2007 Farm Bill Workshop: Management of Invasive Plants

Center for Invasive Plant Management
Montana State University, Bozeman

In 2005-2006, Farm Bill Forums were held by the US Dept. of Agriculture to solicit public input on the formulation of the 2007 Farm Bill.  Invasive plant management was identified as a key issue for future programs. Because invasive plants may affect conservation programs in many ways, a critical need for scientific recommendations addressing invasive plants in the context of the farm bill was recognized.

In March 2007, the Center for Invasive Plant Management was invited by congressional staff to provide science-based recommendations for the farm bill. The Center held a workshop for invited scientists who considered invasive plant impacts on wildlife, water quality, water quantity, production, and wetlands. They assessed the state of the science relevant to farm bill conservation programs, considered implications for future management, and developed the following recommendations.

Downloads (pdf):

Invasive Plants and the 2007 Farm Bill: Summary and Recommendations

Invasive Plants and the 2007 Farm Bill: Workshop Report


Workshop Participants

Dr. Sara Baer, Southern Illinois University

Dr. Terrance Bidwell, Oklahoma State University

Dr. David Engle, Iowa State University

Dr. Johannes Knops, University of Nebraska

Dr. Kenneth Langeland, University of Florida

Dr. Bruce Maxwell, Montana State University

Dr. Fabian Menalled, Montana State University

Dr. Steve Whisenant, Texas A&M University


Related Statements

Adding Biofuels to the Invasive Species Fire?   Science, 22 September 2006

Biofuels and Invasive Plant Species  Weed Science Society of America White Paper

Position Statement   Intermountain Noxious Weed Advisory Council

Recommendations to Congress  The Nature Conservancy

What Is the "Farm Bill"?  Prepared by CIPM

Recommendations

Elevate invasive plant management as a critical conservation concern in the 2007 Farm Security and Rural Investment Act (Farm Bill). Invasive plants can change soil properties and reduce soil stability and productivity, alter natural hydrologic regimes, degrade wildlife and migratory bird habitat, degrade wetlands, and alter fire regimes.

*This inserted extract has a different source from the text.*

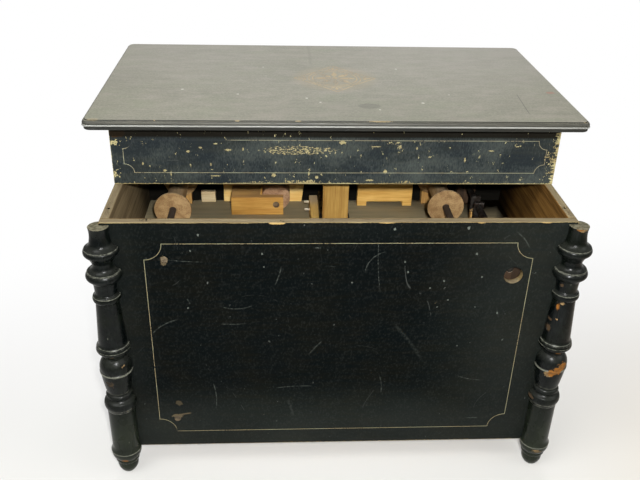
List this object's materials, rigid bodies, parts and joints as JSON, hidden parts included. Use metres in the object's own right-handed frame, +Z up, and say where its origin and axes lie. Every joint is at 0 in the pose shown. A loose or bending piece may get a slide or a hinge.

Prioritize funding for USDA conservationists and technical advisors working with invasive plants and require comprehensive training of technical service providers who may be consulted regarding invasive plants, site- and ecosystem-appropriate vegetation, and management strategies.

Prioritize prevention and early detection of invasive plants. Invasive plant prevention is more cost-effective, efficient, and successful than management of invaded habitats.

Make maintenance and restoration of biodiversity an explicit program objective. Diverse plant communities are more stable, more consistently productive, and, in concept, may sequester more carbon due to diverse lifeforms.

Prohibit using invasive plants for biofuel production on Conservation Reserve Program (CRP) lands and elsewhere to avoid spreading invasive plants. Furthermore, plants considered for biofuels production should be screened for invasive traits.

Allow haying, mowing, burning, and grazing to manage invasive plants. All actions should be NRCS-approved and strategically timed to manage wildlife habitat, allow reproduction of native birds and other wildlife, remove decadent vegetation, and provide other ecological benefits.

Expand program eligibility to include non-producers. Invasive plants on non-agricultural lands can threaten the productivity of agricultural lands and the integrity of wildlife habitat.

Provide increased incentives for long-term, multi-stakeholder efforts to prevent or manage invasive plants at multiple spatial scales. Cooperative weed management engages more people and is more sustainable than single-landowner and single-stakeholder efforts.

Invasive plants should be explicitly excluded from definitions of “appropriate vegetative cover.” Define “appropriate vegetative cover” as species deemed appropriate by NRCS Ecological Site Descriptions.

Require monitoring of land-condition indicators and management effects to provide a basis for management adaptations and program accountability. Long-term data are essential to evaluate program effectiveness and determine future strategies.